Allerdings war Dunajewski nicht nur als Komponist überaus erfolgreich, sondern auch als Funktionsträger in Kultur, Politik und Gesellschaft des stalinistischen Systems. So war er u.a. Stalin-Preisträger, Mitglied im zentralen sowjetischen Komponistenverband und Abgeordneter der Du­ma, des Obersten Sowjets. Nach 1945 litt der gläubige Kommunist unter dem Antisemitismus der Nachkriegsära und konnte bis zu seinem Tod 1955 nicht mehr an seine einstigen Erfolge anknüpfen.

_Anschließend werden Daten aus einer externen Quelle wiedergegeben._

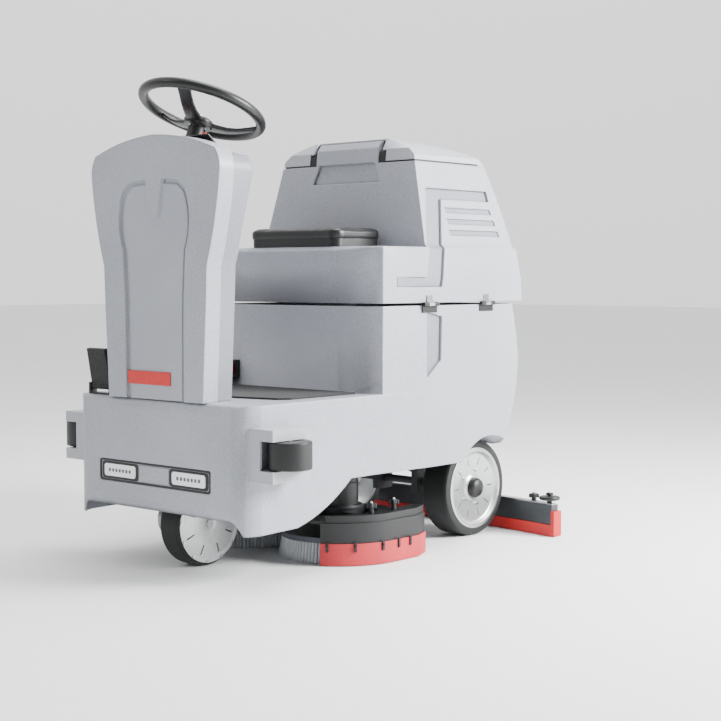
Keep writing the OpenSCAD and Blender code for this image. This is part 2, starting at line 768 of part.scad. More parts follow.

Dieses glänzende Arrangement aus der Feder von Vladimir Genin ist im Zusammenspiel der fünf Bläser mit dem sehr solistisch behandelten Solopart des Klaviers eine gelungene Rarität. Auf Grund der Kürze – das Stück dauert ca. sieben Minuten – ist es daher bestens geeignet für eine wirkungsvolle Zugabe. Musikalisch ist diese Bearbeitung eher in Richtung U-Musik einzuordnen. Die Tonsprache ist in ihrer dramatischen Emphase (Einleitung) und ihrer empfindsamen Melodieführung (Mittelteil) eindeutig der ausdrucksvollen russischen Seele zuzuordnen – Rachmaninow und Tschaikowsky lassen grüßen.
Das Stück ist ein Auftragswerk einer Münchner Kammermusikverei­nigung, dem ArteTonal Ensemble, und zur Aufführung bestens zu empfehlen.